● Dataset content:

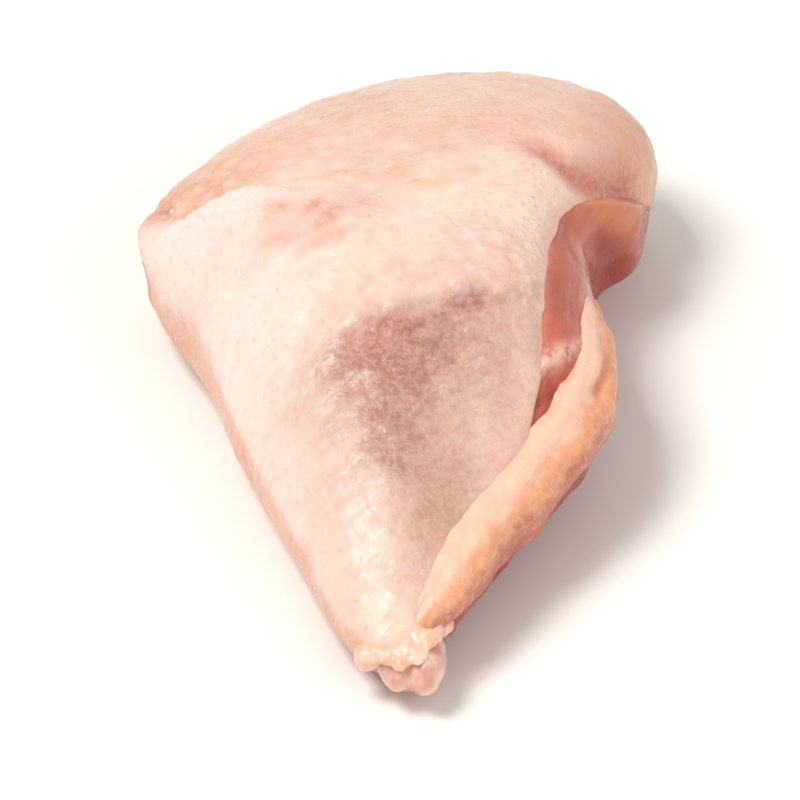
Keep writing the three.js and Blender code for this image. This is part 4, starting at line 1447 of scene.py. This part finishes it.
@dataclass
class Fat:
    """Pale lobules of fat: a collar round the bone's neck, and clusters by the skin's edge underneath.

    Attributes:
        collar: middles and half sizes of the lobules round the neck.
        trails: lines of places along the rim where clusters sit, as first and last place, w and count.
    """

    collar: tuple[tuple[tuple[float, float, float], tuple[float, float, float]], ...] = (
        ((-4.6, 5.4, 7.6), (2.2, 2.6, 2.2)),
        ((-3.2, 5.0, 8.7), (1.9, 2.3, 1.7)),
        ((-1.6, 4.2, 9.2), (2.2, 2.3, 1.3)),
        ((0.2, 3.0, 9.2), (1.9, 2.6, 1.2)),
        ((1.4, 4.6, 10.2), (2.4, 2.4, 1.2)),
        ((2.7, 4.0, 9.6), (1.7, 3.2, 1.0)),
        ((3.4, 6.5, 10.7), (2.6, 2.8, 1.2)),
        ((5.0, 8.6, 10.4), (2.0, 3.2, 1.5)),
        ((2.6, 8.4, 12.0), (1.3, 2.6, 0.8)),
        ((4.2, 10.8, 12.3), (0.9, 2.8, 0.8)),
        ((6.6, 11.2, 9.4), (1.4, 3.0, 1.8)),
    )
    trails: tuple[tuple[float, float, float, int], ...] = (
        (14.6, 16.8, 0.668, 15),
        (9.0, 10.6, 0.58, 9),
        (12.0, 13.2, 0.672, 9),
    )

    def lobules(self) -> list[Form]:
        """All of the lobules as ellipsoids: the collar's, and those laid along the trails with uneven sizes."""
        made = [ball(at, size, 16, 24) for at, size in self.collar]
        for number, (first, last, w, count) in enumerate(self.trails):
            share = (np.arange(count) + 0.5) / count
            cells = np.stack([np.arange(count), np.full(count, number)], axis=-1)
            size = 0.8 + 0.9 * scattered(cells, 131)
            sway = 0.012 * (scattered(cells, 137) - 0.5)
            u = (first + (last - first) * share) / len(BODY_SURFACE.rim)
            places = BODY_SURFACE.point(u, w + sway) + BODY_SURFACE.normal(u, w + sway) * 0.5
            places[:, 2] = np.maximum(places[:, 2], size * 0.75 + 0.3)
            made += [ball(place, (1.5 * s, 1.7 * s, 0.75 * s), 14, 20) for place, s in zip(places, size)]
        return made

    def build(self, material: bpy.types.Material) -> bpy.types.Object:
        """Adds the fat as one fused piece."""
        made = fused(joined(self.lobules()), 0.3, 9)
        made.points = made.points + made.normals() * (0.3 * noise(made.points, 1.5, 139, 3))[:, None]
        return add_piece("fat_lobules", made, material)


# The stage


class Backing(Enum):
    """What the camera sees round the thigh, as a colour."""

    FLOOR = srgb(246, 244, 240)
    AIR = srgb(250, 249, 247)


@dataclass
class Studio:
    """A pale floor, soft light from the upper left, and a camera that looks down as the photograph's does.

    Attributes:
        elevation: how steeply the camera looks down, in degrees.
        distance: from the camera to the thigh, in metres.
        view_width: what the frame takes in at the thigh, in metres.
    """

    elevation: float = 39.0
    distance: float = 1.2
    view_width: float = 0.122

    def floor(self) -> None:
        """A wide plain floor under the thigh."""
        reach = 3.0
        mesh = bpy.data.meshes.new("floor")
        mesh.from_pydata([(-reach, -reach, 0), (reach, -reach, 0), (reach, reach, 0), (-reach, reach, 0)], [], [(0, 1, 2, 3)])
        floor = bpy.data.objects.new("floor", mesh)
        bpy.context.scene.collection.objects.link(floor)
        sheet = Sheet("pale_floor")
        sheet.set(Base_Color=Backing.FLOOR.value, Roughness=0.7, Specular_IOR_Level=0.2)
        mesh.materials.append(sheet.material)

    def light(self, name: str, at: Sequence[float], size: float, power: float, tint: Sequence[float]) -> None:
        """Adds a square light that faces the thigh."""
        lamp = bpy.data.lights.new(name, "AREA")
        lamp.size = size
        lamp.energy = power
        lamp.color = tint
        holder = bpy.data.objects.new(name, lamp)
        holder.location = at
        holder.rotation_euler = (Vector((0, 0, 0.015)) - Vector(at)).to_track_quat("-Z", "Y").to_euler()
        bpy.context.scene.collection.objects.link(holder)

    def camera(self) -> None:
        """The camera, aimed at the middle of the thigh as it is seen."""
        data = bpy.data.cameras.new("camera")
        data.sensor_width = 36.0
        data.lens = data.sensor_width * self.distance / self.view_width
        data.clip_start = 0.05
        data.clip_end = 20.0
        holder = bpy.data.objects.new("camera", data)
        down = math.radians(self.elevation)
        target = Vector((0.0, 0.0, 0.0075))
        back = Vector((0.0, -math.cos(down), math.sin(down)))
        holder.location = target + back * self.distance
        holder.rotation_euler = (-back).to_track_quat("-Z", "Y").to_euler()
        bpy.context.scene.collection.objects.link(holder)
        bpy.context.scene.camera = holder

    def build(self) -> None:
        """Sets the whole stage."""
        world = bpy.data.worlds.new("studio")
        world.use_nodes = True
        world.node_tree.nodes["Background"].inputs["Color"].default_value = Backing.AIR.value
        world.node_tree.nodes["Background"].inputs["Strength"].default_value = 0.55
        bpy.context.scene.world = world
        bpy.context.scene.view_settings.view_transform = "Standard"
        self.floor()
        self.light("key", (-0.45, -0.15, 0.95), 0.4, 8.0, (1.0, 0.99, 0.975))
        self.light("fill", (0.7, -0.6, 0.5), 0.8, 3.0, (0.98, 0.99, 1.0))
        self.camera()


def main() -> None:
    """Builds the stage and each piece in order."""
    logging.basicConfig(level=logging.INFO, format="%(message)s")
    Studio().build()
    skin = Skin()
    skin.build(SkinFinish().build())
    Flesh(skin).build(FleshFinish().build())
    RolledEdge().build(FattySkinFinish().build())
    Bone().build(BoneFinish().build())
    Fat().build(FatFinish().build())


if __name__ == "__main__":
    main()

● Short exercise:
From the opening line of the data above through the line that contains "skin's edge underneath.", please print each line as it stands and only those lines.

● Task response:
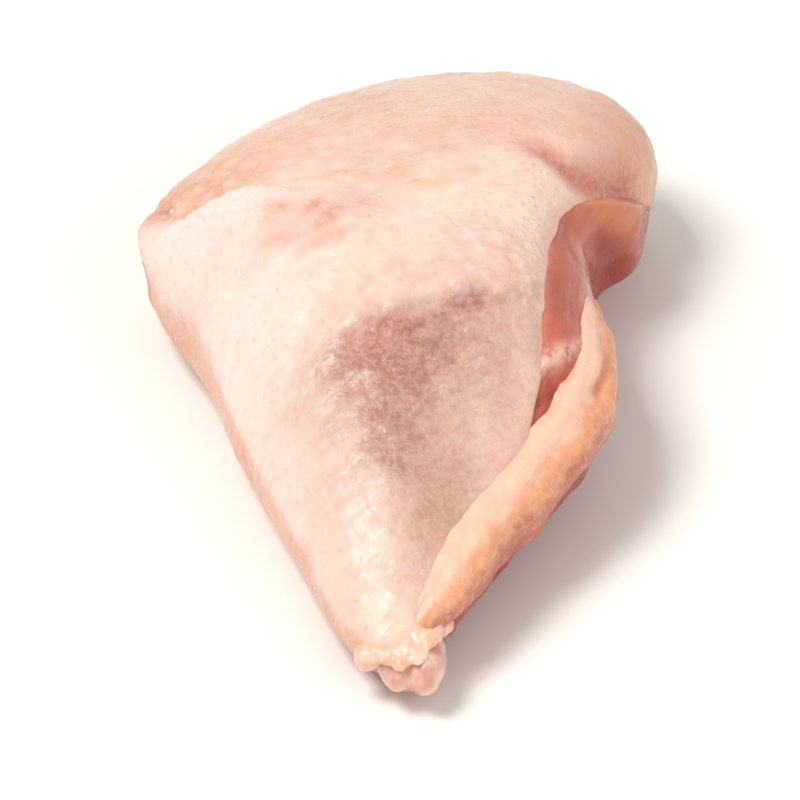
Keep writing the three.js and Blender code for this image. This is part 4, starting at line 1447 of scene.py. This part finishes it.
@dataclass
class Fat:
    """Pale lobules of fat: a collar round the bone's neck, and clusters by the skin's edge underneath.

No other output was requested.